Pushing to 4 writers + MaxTickets = 8 generates a few thousand distinct states - still trivial. The model is small enough that larger bounds are interesting only if a regression is suspected.

When to re-run

Re-run the model whenever the protocol it abstracts is touched. Any change to:

  • The bakery functions in extension/coldfront/coldfront--1.0.sql (_claim_iceberg_lock, _release_iceberg_lock, _exec_iceberg_with_claim, _enqueue_release, _on_claim_apply, _on_claim_release).
  • The _exec_iceberg_with_claim ordering or the coldfront.iceberg_async_parquet flag's meaning (which parquet-stage point / where parent_snapshot_id is stamped relative to the claim) - re-check Bakery_v2.cfg (stock) AND Bakery_v2_async.cfg (patched).
  • The C-level XactCallback in extension/coldfront/src/coldfront.c (coldfront_xact_callback, RegisterXactCallback ordering).
  • The synchronous_* GUCs that gate sync-rep on the claim INSERT.
  • The cmd/compactor bakery wrapper - the claim/release that brackets its iceberg-go RewriteDataFiles commit (it must stay stock-ordering: claim held across read → rewrite → commit; no async-parquet shortcut).

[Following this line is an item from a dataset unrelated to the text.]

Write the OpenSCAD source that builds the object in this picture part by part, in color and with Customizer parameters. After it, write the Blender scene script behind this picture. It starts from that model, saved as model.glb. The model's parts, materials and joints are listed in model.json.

If the protocol-level shape changes (e.g. swapping the bakery for a different coordination primitive), update the PlusCal source first, re-translate, re-check. CI integration is a future task; for now, running the configs by hand is the workflow.

Future work

The following extensions to the model and its tooling are planned:

  • Add an async-replicated user_table to formally show the bakery is independent of Spock data-path lag.
  • Add a Restart action so a crashed writer can come back, run NodeStartup (clearing its own orphan claims), and reattempt its bakery cycle. The current one-shot model already validates the safety + survivor-liveness properties; restart adds the partition-heal coverage.
  • Model the dblink-session statement_timeout + post-timeout inspection explicitly (currently the BeginClaim precondition abstracts the outcome of "alive peers confirmed").
  • Wire into CI on touches to extension/coldfront/. The tla2tools.jar is ~5 MB; either check it in or download in a CI step. TLC runs in <2s for the current bounds.